Y tal vez, me atrevo a imaginar, ejercicios peligrosos de civiles a quienes, siguiendo la tradición de los «pronunciamientos» en la Historia de España, les gusta jugar con fuego para impulsar la actuación militar y conseguir «cambios de timón», aunque luego la marcha de las cosas tome un rumbo imprevisto y no puedan aprovecharse los beneficios pretendidos.

Muchas veces caemos en el error de juzgar tan sólo el final de un proceso y dejamos de lado los antecedentes que se produjeron a través de él.

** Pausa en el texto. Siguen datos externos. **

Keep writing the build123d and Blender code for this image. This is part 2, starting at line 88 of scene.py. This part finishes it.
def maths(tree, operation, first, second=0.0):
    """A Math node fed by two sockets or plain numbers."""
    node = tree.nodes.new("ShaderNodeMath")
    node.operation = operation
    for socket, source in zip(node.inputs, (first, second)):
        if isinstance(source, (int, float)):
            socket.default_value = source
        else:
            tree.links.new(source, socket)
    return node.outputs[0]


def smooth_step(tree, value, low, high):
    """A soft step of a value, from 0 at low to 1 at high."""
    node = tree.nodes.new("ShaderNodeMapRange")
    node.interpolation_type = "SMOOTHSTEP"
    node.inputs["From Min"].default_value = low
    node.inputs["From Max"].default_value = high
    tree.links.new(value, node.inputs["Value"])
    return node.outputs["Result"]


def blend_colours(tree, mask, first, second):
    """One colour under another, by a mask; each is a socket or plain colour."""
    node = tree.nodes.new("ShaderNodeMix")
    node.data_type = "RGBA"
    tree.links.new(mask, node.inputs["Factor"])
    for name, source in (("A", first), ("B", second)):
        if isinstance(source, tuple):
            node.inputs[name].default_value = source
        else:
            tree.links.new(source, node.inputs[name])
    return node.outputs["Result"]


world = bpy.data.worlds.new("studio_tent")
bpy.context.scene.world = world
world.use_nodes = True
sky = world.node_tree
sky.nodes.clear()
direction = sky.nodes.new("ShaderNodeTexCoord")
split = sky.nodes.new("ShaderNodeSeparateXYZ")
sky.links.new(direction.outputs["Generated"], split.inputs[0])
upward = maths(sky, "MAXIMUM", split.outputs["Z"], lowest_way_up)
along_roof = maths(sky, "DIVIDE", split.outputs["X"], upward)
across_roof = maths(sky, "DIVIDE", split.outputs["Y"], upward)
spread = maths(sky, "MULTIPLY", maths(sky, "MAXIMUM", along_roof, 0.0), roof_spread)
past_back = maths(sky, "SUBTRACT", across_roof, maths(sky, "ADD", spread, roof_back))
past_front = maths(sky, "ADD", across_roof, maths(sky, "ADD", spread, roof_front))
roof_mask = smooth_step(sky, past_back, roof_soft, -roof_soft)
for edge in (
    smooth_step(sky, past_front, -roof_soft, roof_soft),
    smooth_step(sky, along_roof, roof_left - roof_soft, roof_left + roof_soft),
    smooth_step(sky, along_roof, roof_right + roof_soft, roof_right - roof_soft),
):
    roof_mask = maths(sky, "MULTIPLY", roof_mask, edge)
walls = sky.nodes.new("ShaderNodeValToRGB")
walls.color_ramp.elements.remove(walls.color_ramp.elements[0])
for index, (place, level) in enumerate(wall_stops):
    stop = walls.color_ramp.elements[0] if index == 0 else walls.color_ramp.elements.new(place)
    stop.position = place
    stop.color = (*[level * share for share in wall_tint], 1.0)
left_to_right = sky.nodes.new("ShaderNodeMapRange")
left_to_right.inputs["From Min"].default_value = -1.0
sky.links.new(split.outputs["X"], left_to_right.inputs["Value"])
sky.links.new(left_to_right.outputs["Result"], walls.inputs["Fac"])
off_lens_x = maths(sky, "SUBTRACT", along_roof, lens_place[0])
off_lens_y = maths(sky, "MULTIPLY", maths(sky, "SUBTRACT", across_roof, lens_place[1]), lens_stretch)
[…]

Por mi parte, renuncio a intentar descubrir las nuevas piezas que me faltan del rompecabezas. Dejémoslo como está, sin agitar la historia ya calmada. Quedémonos con las versiones, afortunadamente contradictorias de los numerosos libros, artículos y estudios escritos con relación a este triste tema y con los misterios que quedan flotando sobre un acontecimiento que marcó un punto decisivo en la transición política española, con sus consecuencias distintas para la Institución monárquica, que gracias a la actuación del Rey consolidó su posición en la democracia, y para las Fuerzas Armadas, desmoralizadas por el error que algunos cometieron y por el desarrollo del Consejo de Guerra posterior.
Pero, en todo caso, deseo sinceramente compartir mi sentimiento de dolor con el que sufrieron unos compañeros y amigos míos muy queridos, de un patriotismo acreditado por los servicios prestados con anterioridad, y que pagaron la culpa de equivocarse al aplicar sus sentimientos.

No se trata de aducir ahora justificaciones o disculpas sobre hechos ya juzgados. Pero tampoco de continuar indagando para descifrarlos por completo.

En ocasiones «el que busca afanosamente la verdad, corre el riesgo de encontrarla».